A man who is convinced that a piece of rope is a venomous viper is thoroughly convinced. Maybe I've got this wrong from the psychology point of view, but it sounds about right. And I certainly admire the shrink who can help to bring the rope back to life for the one hallucinating -- who can help to make life more manageable and less threatening.
Who would not wish to eradicate that which poses a danger or a fright? Or, if eradication proved impossible, who would not wish to learn at least to dance with his demons?
I never did learn to dance very well. Never did get over the glass-is-half-empty, you-don't-deserve-it formatting. And it's too late now. Others will have to do better. I certainly hope they will...that they will not settle for compromises or half-measures.
Someone once suggested that suffering, in the sense that Buddhists use the term, is little more than resistance to pain. Resistance ... the unwillingness or self-serving incapacity to dance.

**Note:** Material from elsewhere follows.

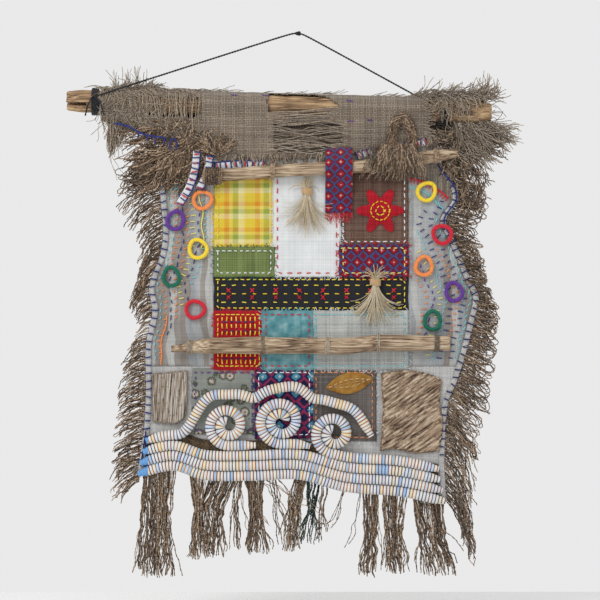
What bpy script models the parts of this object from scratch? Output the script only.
"""Patchwork textile wall hanging: burlap folded over a branch pole, hung by a thin cord.

Sizes are millimetres, +X to the viewer's right, -Y to the front, +Z up.
The origin is the nail under the top of the hanging cord.
Drop means millimetres below the nail.
"""

import math
import random

import bmesh
import bpy
from mathutils import Vector

MM = 0.001
SEED = 11

# Driving sizes
GAP = 0.7
CLOTH = 2.0
PATCH = 1.0
CELL = 36.0
EDGE_STEP = 15.0
POLE_LEFT, POLE_RIGHT = -323.0, 270.0
POLE_DROP_LEFT, POLE_DROP_RIGHT = 95.0, 111.0
POLE_RADIUS = 15.6
HEADER_RADIUS = 18.4
HEADER_LEFT, HEADER_RIGHT = -275.0, 283.0
BACK_SHORTER = 6.0
CORD_DIAMETER = 2.8
TIE_RADIUS = 18.3
TIE_HALF_WIDTH = 4.5
TIE_LEFT_X, TIE_RIGHT_X = -283.0, 202.5
ROPE_RADIUS = 6.3
ROPE_PITCH = 14.2
RING_RADIUS, RING_TUBE = 12.5, 3.0
STRIP_RADIUS = 2.4
# Strand radii at the root, the middle and the tip
LOCK = (1.6, 2.9, 1.7)
TWIST = (1.5, 2.4, 1.6)
FRAY = (1.4, 1.8, 0.9)
FIBRE = (0.9, 1.4, 1.2)
UPPER_STICK_RADIUS = 9.5
LOWER_STICK_RADIUS = 12.3

# Edges of the ground cloth: (drop, x)
LEFT_EDGE = (
    (120, -190), (220, -193), (276, -189), (311, -193), (339, -204), (360, -209),
    (388, -204), (437, -213), (500, -213), (556, -216), (598, -222), (630, -226),
)
RIGHT_EDGE = (
    (130, 190), (185, 199), (213, 220), (234, 224), (262, 207), (290, 219), (318, 231),
    (343, 241), (370, 253), (409, 245), (437, 238), (465, 230), (493, 220), (514, 211),
    (556, 206), (605, 205), (664, 208),
)
# Lower edge of the rope band: (x, z)
LOWER_EDGE = (
    (-231, -626), (-176, -612), (-130, -625), (-67, -626), (3, -625), (66, -642),
    (143, -648), (213, -663),
)
# Front lower edge of the header: (x, z)
HEADER_EDGE = (
    (-275, -128), (-230, -143), (-186, -157), (-137, -175), (-95, -182), (66, -178),
    (157, -164), (200, -154), (283, -146),
)

# Patches: name, left, right, top, bottom, colour
PATCHES = (
    ("patch_plaid", -116.0, -34.0, -190.0, -300.0, (0.85, 0.62, 0.10)),
    ("patch_calico", -32.8, 58.0, -190.0, -340.0, (0.85, 0.85, 0.80)),
    ("patch_mauve", 59.2, 153.0, -190.0, -296.0, (0.33, 0.22, 0.18)),
    ("patch_green", -116.0, -34.0, -301.2, -340.0, (0.30, 0.38, 0.16)),
    ("patch_woven", 59.2, 153.0, -297.2, -340.0, (0.35, 0.04, 0.10)),
    ("patch_black", -116.0, 153.0, -341.2, -389.0, (0.01, 0.012, 0.02)),
    ("patch_red", -116.0, -50.0, -390.2, -470.0, (0.60, 0.02, 0.03)),
    ("patch_turquoise", -48.8, 20.0, -390.2, -470.0, (0.20, 0.50, 0.55)),
    ("patch_linen", 21.2, 153.0, -390.2, -470.0, (0.62, 0.62, 0.55)),
    ("patch_floral", -147.0, -60.0, -471.2, -560.0, (0.50, 0.55, 0.50)),
    ("patch_navy", -58.8, 20.0, -471.2, -566.0, (0.08, 0.08, 0.25)),
    ("patch_grey", 21.2, 108.0, -471.2, -570.0, (0.25, 0.22, 0.20)),
)

# Rings: name, x, z, colour
RINGS = (
    ("ring_orange_left", -133.0, -234.0, (0.85, 0.25, 0.04)),
    ("ring_purple_left", -171.0, -262.0, (0.10, 0.03, 0.25)),
    ("ring_yellow_left", -140.0, -302.0, (0.85, 0.60, 0.02)),
    ("ring_green_left", -177.0, -341.0, (0.0, 0.13, 0.08)),
    ("ring_red_left", -143.0, -387.0, (0.55, 0.01, 0.02)),
    ("ring_yellow_right", 180.0, -222.0, (0.85, 0.60, 0.02)),
    ("ring_red_right", 201.0, -282.0, (0.55, 0.01, 0.02)),
    ("ring_orange_right", 176.0, -326.0, (0.85, 0.25, 0.04)),
    ("ring_purple_right", 218.0, -362.0, (0.10, 0.03, 0.25)),
    ("ring_green_right", 188.0, -402.0, (0.0, 0.13, 0.08)),
)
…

My resistance consists in this: I still long to dance with my demons. It is just one of my demons: "Hey Adam, didn't you get the memo? -- white men can't dance!"
Resistance ... yes, I can play the spiritual-endeavor card ... run through the paces of experience cum reflection -- ask "what demons?" and "who creates demons?" and "whose resistance is this?" -- but it's too late now. I'm tired and I'm no longer impressed. If the rope is a snake, the rope is a snake. Let someone else lay out good money and energy to recognize ropes.
I never did learn to dance with my demons.
But maybe that's pretty good dancing.